A case closely in point is American Brake Shoe & Foundry Co. v. Interborough Rapid Transit Co., 3 F. R. D. 162 (SDNY). That case involved a plan for reorganization of the Interborough Rapid Transit Co. and for its consolidation with the Manhattan Elevated Railway. Mannheim, an owner of a series of bonds in the Manhattan Railway, had participated in the District Court not merely representing his own interests but also acting as “attorney in fact” for other owners of the bonds. After the District Court had approved the plan as fair and equitable, and had subsequently ordered its implementation, Mannheim filed a notice of appeal. He then decided to abandon the appeal and to seek to surrender his bonds pursuant to the terms of the plan. One of the other holders of the same series of bonds, for whom Mannheim had been acting as attorney-in-fact, then moved to intervene for the purpose of prosecuting an appeal on behalf of herself and all other nonsurrendering bondholders. Noting that it is “essential in the administration of our system of justice, that litigants should have their day in court” and that the motion was filed within the time in which an appeal might have been brought, the District Court ruled that the motion to intervene was timely. Id., at 164.

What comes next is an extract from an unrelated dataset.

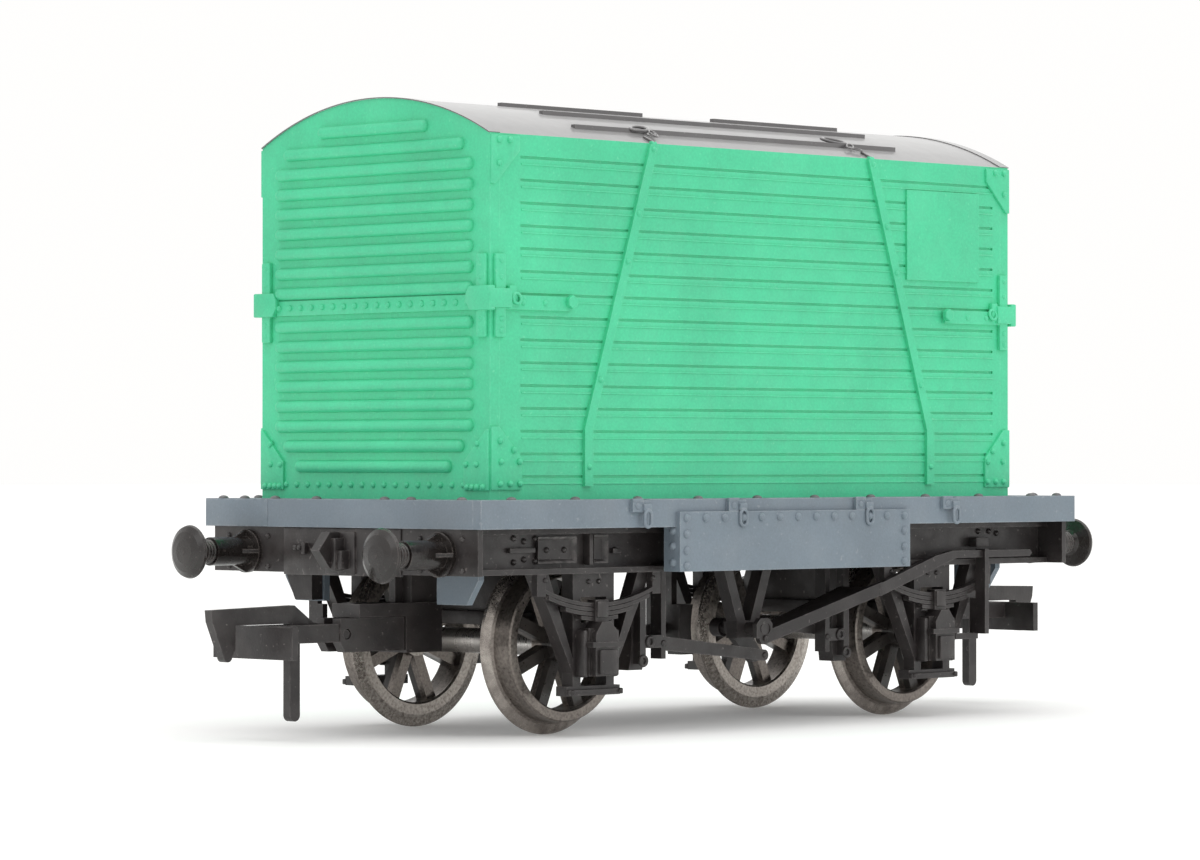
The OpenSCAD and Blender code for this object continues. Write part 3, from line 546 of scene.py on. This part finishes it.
# Each link's place on the roof, its turn in degrees and its size against the largest.
LINKS = ((-12.3, -11.2, 12, 1.0), (-11.5, -12.0, 70, 0.62), (-11.9, -12.2, 20, 0.5),
         (11.2, -10.7, -22, 1.0), (12.1, -11.7, 40, 0.62), (12.3, -12.2, -30, 0.5))
LINK_LIFT = 0.32 * MM
link_places = [on_load @ turn @ on_roof(x * MM, y * MM, LINK_LIFT)
               @ Matrix.Rotation(math.radians(spin), 4, "Z") @ Matrix.Scale(size, 4)
               for turn in half_turns for x, y, spin, size in LINKS]
roof_links = copies(link, "container_roof_links", link_places)
settle(roof_links, "container", roof_grey)

eave_hook = plate("eave_hook", (-0.26 * MM, -0.32 * MM, -0.8 * MM), (0.26 * MM, 0.15 * MM, 0.16 * MM),
                  [((0, -0.32 * MM, 0), (0, -1, 0.8))], bevel=0.06 * MM)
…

The decision in Pellegrino v. Nesbit, 203 E. 2d 463 (CA9), is also similar to the case at bar. There a corporation had filed an action against corporate officers under § 16 (b) of the Securities Exchange Act of 1934, 15 U. S. C. §78p (b), for recovery of short-swing profits. The District Court entered judgment for the defendants, and when the corporation failed to appeal, a shareholder sought to intervene for the purpose of appealing from the District Court decision. The Court of Appeals, reversing the District Court, ruled that the motion was timely and that intervention should have been permitted. 203 F. 2d, at 465-466.

Post-judgment intervention for the purpose of appeal has been found to be timely even in litigation that is not representative in nature, and in *396which the intervenor might therefore be thought to have a less direct interest in participation in the appellate phase. See, e. g., Hodgson v. United Mine Workers, 153 U. S. App. D. C. 407, 417-419, 473 F. 2d 118, 129; Smuck v. Hobson, 132 U. S. App. D. C. 372, 378-379, 408 F. 2d 175, 181-182; Zuber v. Allen, 128 U. S. App. D. C. 297, 387 F. 2d 862, discussed in Hobson v. Hansen, 44 F. R. D. 18, 29-30, n. 10 (DC); Wolpe v. Poretsky, 79 U. S. App. D. C. 141, 144, 144 F. 2d 505, 508; United States Cas. Co. v. Taylor, 64 F. 2d 521, 526-527 (CA4).

Insofar as the motions to intervene in these cases were made within the applicable time for filing an appeal, they are consistent with our opinion and judgment in the present case.